I think what you're really saying about Vancouver is that its suffering from its own success. Natural geography, economic factors, and smart planning has made it an attractive and vibrant city. You can hardly fault its political leaders for creating a place where people want to be. You would have them accept the false choice of exlcuding the middle class or allowing sprawl. But why should compact living and a middle-class income be mutually exclusive? After all, all else being equal, living on less land is more affordable.

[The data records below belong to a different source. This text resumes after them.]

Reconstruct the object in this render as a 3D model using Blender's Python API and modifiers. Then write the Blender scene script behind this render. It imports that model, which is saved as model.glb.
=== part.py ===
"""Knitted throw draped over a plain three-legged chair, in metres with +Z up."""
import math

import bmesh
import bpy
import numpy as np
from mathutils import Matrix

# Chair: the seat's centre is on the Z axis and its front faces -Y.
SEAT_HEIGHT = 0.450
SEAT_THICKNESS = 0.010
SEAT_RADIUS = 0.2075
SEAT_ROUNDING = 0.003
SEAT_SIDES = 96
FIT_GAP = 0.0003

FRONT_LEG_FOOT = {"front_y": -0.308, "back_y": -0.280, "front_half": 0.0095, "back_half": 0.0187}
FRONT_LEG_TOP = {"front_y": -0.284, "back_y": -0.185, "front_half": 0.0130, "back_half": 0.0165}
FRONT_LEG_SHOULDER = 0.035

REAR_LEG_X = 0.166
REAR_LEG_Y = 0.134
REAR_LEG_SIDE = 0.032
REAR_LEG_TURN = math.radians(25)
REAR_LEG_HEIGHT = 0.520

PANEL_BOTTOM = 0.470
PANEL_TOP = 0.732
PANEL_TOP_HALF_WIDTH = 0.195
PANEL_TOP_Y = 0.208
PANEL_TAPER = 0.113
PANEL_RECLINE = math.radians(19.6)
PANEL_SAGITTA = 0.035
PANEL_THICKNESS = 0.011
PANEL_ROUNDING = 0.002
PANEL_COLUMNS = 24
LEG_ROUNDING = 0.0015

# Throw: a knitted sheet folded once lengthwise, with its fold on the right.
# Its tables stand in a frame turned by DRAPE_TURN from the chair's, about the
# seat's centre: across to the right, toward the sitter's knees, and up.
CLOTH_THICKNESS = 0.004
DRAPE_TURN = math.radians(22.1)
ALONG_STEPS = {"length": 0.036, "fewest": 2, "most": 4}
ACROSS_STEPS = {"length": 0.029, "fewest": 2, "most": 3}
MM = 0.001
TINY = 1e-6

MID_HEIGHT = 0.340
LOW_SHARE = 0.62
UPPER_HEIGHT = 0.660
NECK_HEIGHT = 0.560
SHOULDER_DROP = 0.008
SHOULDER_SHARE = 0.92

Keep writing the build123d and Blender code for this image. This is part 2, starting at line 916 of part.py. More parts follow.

Instead of adopting the American suburban model, which would damage the very qualities that make it attractive, Vancouver should find more innovative ways to address its affordability problem. Maybe it can expand its secondary suite zones. It could also selectively extend its grid into the least agriculturally productive or environmentally sensitive land. By investing in transit infrastructure, the city can accommodate higher residential densities.
Point is, there are plenty of ways to expand the housing supply without incurring the costs of American-style suburban development.